Description of the task - Find and copy lines holding "pose".

Input data -
######

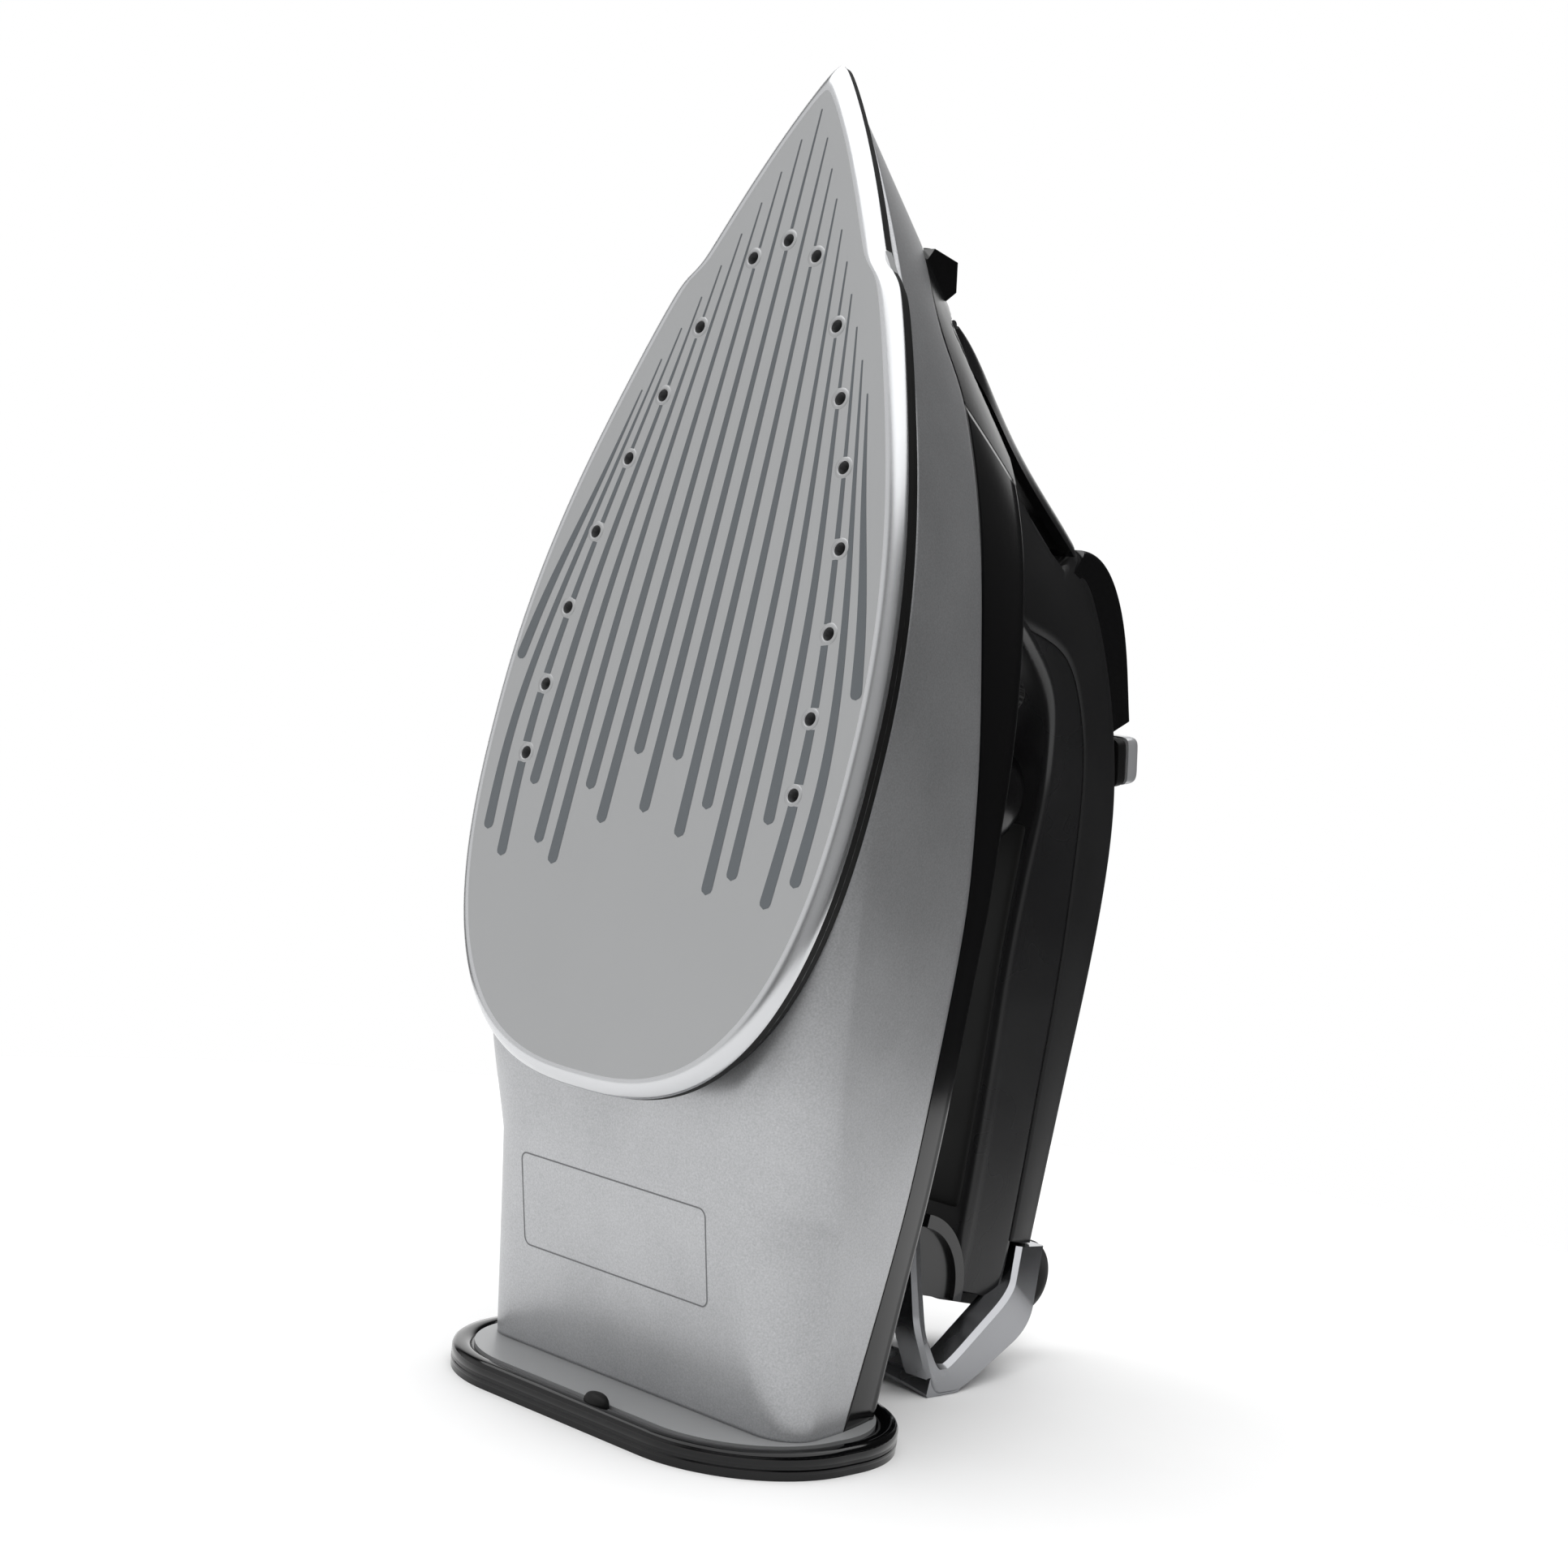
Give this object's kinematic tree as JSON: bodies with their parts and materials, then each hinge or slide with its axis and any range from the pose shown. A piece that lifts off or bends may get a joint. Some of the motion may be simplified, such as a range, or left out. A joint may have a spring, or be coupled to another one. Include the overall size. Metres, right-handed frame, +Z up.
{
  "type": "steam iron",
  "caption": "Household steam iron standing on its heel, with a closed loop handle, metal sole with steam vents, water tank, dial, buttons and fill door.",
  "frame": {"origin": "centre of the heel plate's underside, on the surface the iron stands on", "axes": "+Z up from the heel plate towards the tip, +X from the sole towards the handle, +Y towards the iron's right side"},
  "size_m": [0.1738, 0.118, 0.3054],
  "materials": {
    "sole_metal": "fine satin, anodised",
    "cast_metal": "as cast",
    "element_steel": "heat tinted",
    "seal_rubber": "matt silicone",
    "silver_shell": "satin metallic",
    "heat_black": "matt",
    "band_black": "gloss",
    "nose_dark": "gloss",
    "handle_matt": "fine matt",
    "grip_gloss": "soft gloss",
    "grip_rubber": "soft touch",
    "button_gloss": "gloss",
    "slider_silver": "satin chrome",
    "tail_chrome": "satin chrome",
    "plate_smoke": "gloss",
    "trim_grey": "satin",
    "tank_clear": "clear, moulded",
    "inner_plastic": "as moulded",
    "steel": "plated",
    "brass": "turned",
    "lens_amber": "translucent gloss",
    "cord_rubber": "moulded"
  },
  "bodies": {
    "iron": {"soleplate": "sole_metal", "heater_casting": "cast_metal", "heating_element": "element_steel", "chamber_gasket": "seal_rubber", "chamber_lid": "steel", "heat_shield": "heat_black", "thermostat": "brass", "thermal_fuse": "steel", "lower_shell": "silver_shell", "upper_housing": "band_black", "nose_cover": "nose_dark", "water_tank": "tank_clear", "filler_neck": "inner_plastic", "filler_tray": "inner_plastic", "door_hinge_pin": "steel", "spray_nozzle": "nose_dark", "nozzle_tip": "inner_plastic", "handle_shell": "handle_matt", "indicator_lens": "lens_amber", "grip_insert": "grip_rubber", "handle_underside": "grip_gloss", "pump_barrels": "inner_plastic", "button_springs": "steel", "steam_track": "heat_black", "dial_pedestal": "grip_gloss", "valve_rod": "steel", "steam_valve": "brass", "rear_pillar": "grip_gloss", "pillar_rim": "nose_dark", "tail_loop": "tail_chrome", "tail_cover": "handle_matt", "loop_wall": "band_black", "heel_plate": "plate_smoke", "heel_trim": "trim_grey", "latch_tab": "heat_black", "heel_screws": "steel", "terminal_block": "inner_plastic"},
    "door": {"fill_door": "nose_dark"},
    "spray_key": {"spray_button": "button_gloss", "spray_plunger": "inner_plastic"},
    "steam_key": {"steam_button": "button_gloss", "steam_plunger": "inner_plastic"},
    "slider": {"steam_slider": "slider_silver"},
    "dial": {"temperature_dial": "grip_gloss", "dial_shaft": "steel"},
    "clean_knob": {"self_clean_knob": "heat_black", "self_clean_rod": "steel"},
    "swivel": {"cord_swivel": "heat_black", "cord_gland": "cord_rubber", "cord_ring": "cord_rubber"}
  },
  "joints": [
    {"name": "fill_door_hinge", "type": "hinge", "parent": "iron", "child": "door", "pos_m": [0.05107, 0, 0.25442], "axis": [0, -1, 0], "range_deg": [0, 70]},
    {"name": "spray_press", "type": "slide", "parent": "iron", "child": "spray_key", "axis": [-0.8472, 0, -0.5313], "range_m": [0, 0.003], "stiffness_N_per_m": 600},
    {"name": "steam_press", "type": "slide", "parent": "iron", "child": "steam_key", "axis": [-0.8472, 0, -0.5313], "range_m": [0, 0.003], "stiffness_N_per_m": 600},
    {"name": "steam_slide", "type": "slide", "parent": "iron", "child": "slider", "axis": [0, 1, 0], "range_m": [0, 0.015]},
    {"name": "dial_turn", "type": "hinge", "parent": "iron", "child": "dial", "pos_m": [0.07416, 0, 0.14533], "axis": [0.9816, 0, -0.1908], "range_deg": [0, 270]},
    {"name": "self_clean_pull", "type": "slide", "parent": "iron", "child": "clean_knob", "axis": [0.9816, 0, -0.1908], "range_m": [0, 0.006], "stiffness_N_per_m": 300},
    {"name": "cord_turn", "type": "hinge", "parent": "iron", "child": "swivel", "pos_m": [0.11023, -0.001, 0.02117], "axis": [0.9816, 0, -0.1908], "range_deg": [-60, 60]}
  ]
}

######

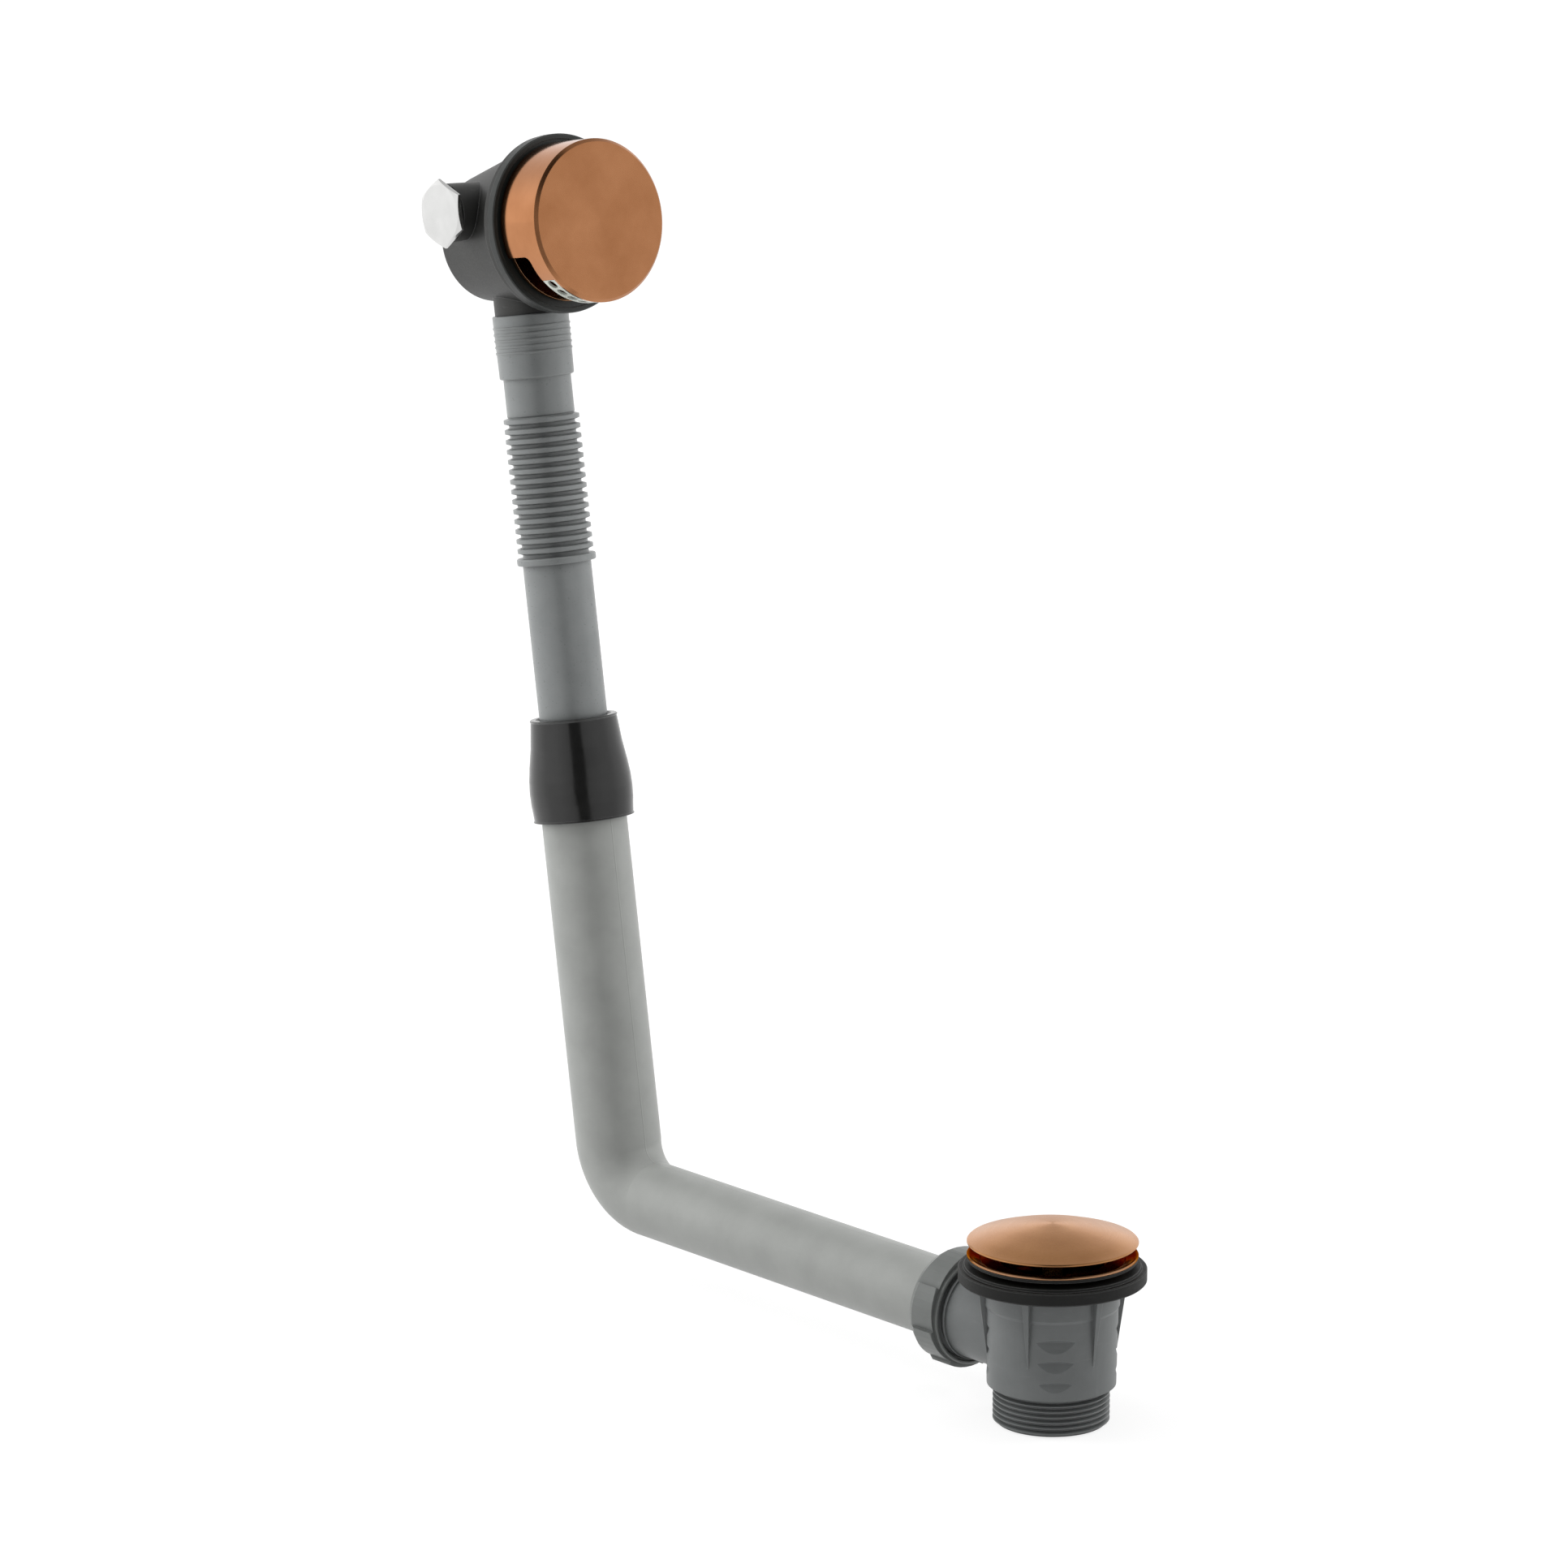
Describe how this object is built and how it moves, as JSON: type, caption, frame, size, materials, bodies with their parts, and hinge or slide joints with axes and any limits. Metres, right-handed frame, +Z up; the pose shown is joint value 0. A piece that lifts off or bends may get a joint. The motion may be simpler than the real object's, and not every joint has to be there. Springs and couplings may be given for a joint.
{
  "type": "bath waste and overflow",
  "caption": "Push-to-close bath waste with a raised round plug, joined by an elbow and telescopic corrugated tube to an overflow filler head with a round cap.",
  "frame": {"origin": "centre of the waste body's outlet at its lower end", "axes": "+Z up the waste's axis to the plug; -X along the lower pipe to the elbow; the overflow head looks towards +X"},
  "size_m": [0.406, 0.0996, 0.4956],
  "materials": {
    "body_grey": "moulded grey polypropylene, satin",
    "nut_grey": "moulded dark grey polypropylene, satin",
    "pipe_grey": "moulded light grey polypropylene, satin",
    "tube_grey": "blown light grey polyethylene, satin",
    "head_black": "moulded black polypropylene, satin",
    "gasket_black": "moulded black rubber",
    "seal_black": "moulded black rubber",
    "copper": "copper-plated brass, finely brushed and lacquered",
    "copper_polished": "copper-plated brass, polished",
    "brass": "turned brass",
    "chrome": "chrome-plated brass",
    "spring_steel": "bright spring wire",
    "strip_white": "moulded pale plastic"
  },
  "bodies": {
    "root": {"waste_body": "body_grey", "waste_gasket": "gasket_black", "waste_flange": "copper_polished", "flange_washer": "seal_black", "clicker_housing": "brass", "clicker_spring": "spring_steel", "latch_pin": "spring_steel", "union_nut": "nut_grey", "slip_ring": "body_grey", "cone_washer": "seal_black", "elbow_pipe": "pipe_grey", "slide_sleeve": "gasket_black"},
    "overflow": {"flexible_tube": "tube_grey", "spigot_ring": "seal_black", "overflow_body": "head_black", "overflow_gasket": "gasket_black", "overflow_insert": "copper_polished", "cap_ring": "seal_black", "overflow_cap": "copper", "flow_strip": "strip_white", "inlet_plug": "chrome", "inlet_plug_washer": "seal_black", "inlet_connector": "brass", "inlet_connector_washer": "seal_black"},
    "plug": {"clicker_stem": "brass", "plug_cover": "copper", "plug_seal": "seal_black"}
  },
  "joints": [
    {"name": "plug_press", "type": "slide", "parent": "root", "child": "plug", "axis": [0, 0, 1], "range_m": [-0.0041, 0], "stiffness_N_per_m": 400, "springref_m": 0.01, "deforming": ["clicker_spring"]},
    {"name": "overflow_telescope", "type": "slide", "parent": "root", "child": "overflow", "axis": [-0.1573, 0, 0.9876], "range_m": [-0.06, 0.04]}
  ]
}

######

Solution to this problem -
Give this object's kinematic tree as JSON: bodies with their parts and materials, then each hinge or slide with its axis and any range from the pose shown. A piece that lifts off or bends may get a joint. Some of the motion may be simplified, such as a range, or left out. A joint may have a spring, or be coupled to another one. Include the overall size. Metres, right-handed frame, +Z up.
Describe how this object is built and how it moves, as JSON: type, caption, frame, size, materials, bodies with their parts, and hinge or slide joints with axes and any limits. Metres, right-handed frame, +Z up; the pose shown is joint value 0. A piece that lifts off or bends may get a joint. The motion may be simpler than the real object's, and not every joint has to be there. Springs and couplings may be given for a joint.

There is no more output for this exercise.